While roast duck is the obvious choice for every tourist in Beijing, to really do it like a local, try mung bean milk (douzhi). Using the remnants of mung bean noodles, douzhi is a traditional snack that old Beijingers delight over, yet the younger generation tend to shy away from due to its acquired taste. Try it, and then have a go at describing the taste to someone else – it’s exceptionally hard to define.
You can only become a Beijing expert if you learn the local dialect. And r-colouring (erhuayin) is the essence of its accent. It is a phonological process that adds the ‘er’ sound to certain syllables. For example, when you order the mung bean milk at a traditional snack bar, you say ‘douzhi’er’ rather than ‘douzhi’. However, it’s not always easy to decipher when the ‘er’ sound is added – even a lot of expats can’t figure it out!
Existing since the Yuan Dynasty, hutongs are lanes that form the old town of Beijing. Among the most famous hutongs are the Eight Great Hutongs, which used to be Beijing’s red-light district, and the One Hundred Flowers Hidden Deep Hutong (Bai Hua Shen Chu), which is renowned for the Baihua Studio where top Chinese rock musicians have recorded their songs since the 1980s. Instead of using the rickshaws frequented by tourists, why not do as the locals do and cycle instead.

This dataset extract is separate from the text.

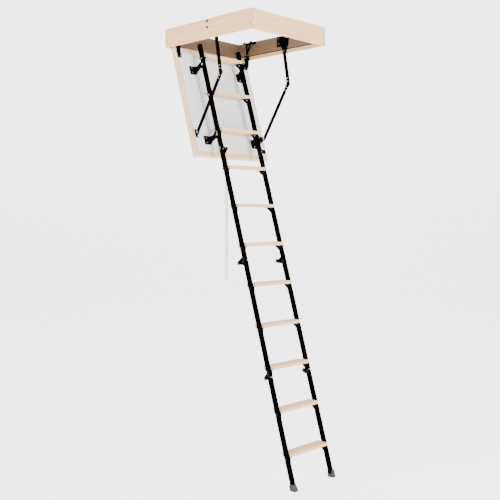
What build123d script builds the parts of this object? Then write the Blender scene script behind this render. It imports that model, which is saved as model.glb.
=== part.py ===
from build123d import *
import math
import os

os.makedirs("parts", exist_ok=True)

# Folding attic ladder, standing open. Millimetres, +Z up.
# Origin: centre of the underside of the wooden frame. +X: across the ladder.
# -Y: the side the climber stands on. The hatch hinges at the +Y end.

# ---- driving dimensions -------------------------------------------------
FRAME_W = 680.0
FRAME_L = 780.0
FRAME_H = 120.0
BOARD_T = 20.0
REBATE_W = 9.0
REBATE_H = 30.0
SEAL_H = 6.0
FINGER_H = 24.0

SLOPE = 73.3            # degrees of the open ladder above the floor
RAIL_TOP_Y = 268.97     # where the rail centre line crosses the frame top
HINGE_Y = 355.0
HINGE_Z = -25.0

PANEL_HALF_W = 326.0
PANEL_S0 = -11.0
PANEL_S1 = 732.0
PANEL_N0 = 12.0
PANEL_N1 = 48.1
OUTER_SHEET_T = 10.0
FACE_SHEET_T = 3.0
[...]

With a history dating back over 1,000 years, Beihai Park is one of the oldest and best-preserved imperial gardens of China. You can sail on the park’s lake in duck-head paddle boats in warm weather and ice skate across it when it’s frozen in the winter.
There’s simply no weather that suits the crimson walls of the imperial palace as well as snow. The iconic building housed the Chinese imperial family for over 500 years and attracts an estimated 14 million visitors annually.
Beijing is known for its ring roads that mediate between the main roads, together forming a chessboard pattern. The second ring road, as the most inner of the concentric ring roads circling the Forbidden City, acts as a line separating the historical hutong areas and the new, modern Beijing. While most of the Subway Line 2’s route overlaps with the second ring road (except for its southernmost part), there’s probably no better way to learn about historical and modern Beijing simultaneously.
The flag-raising ceremony is held at sunrise every morning. The time is calculated by Beijing’s astronomers to be the exact moment when the first streak of sunlight shines through the horizon seen from the Tiananmen Square. You can find the timetable on the official website.
The 798 Art District is a place you can’t miss. The avant-garde art zone is set within a Bauhaus-style Socialist factory compound that was built in the 1950s, and the walls of some of the buildings, which are now galleries, are still adorned with Mao-era slogans. There are also interesting shops, bars and cafés to check out.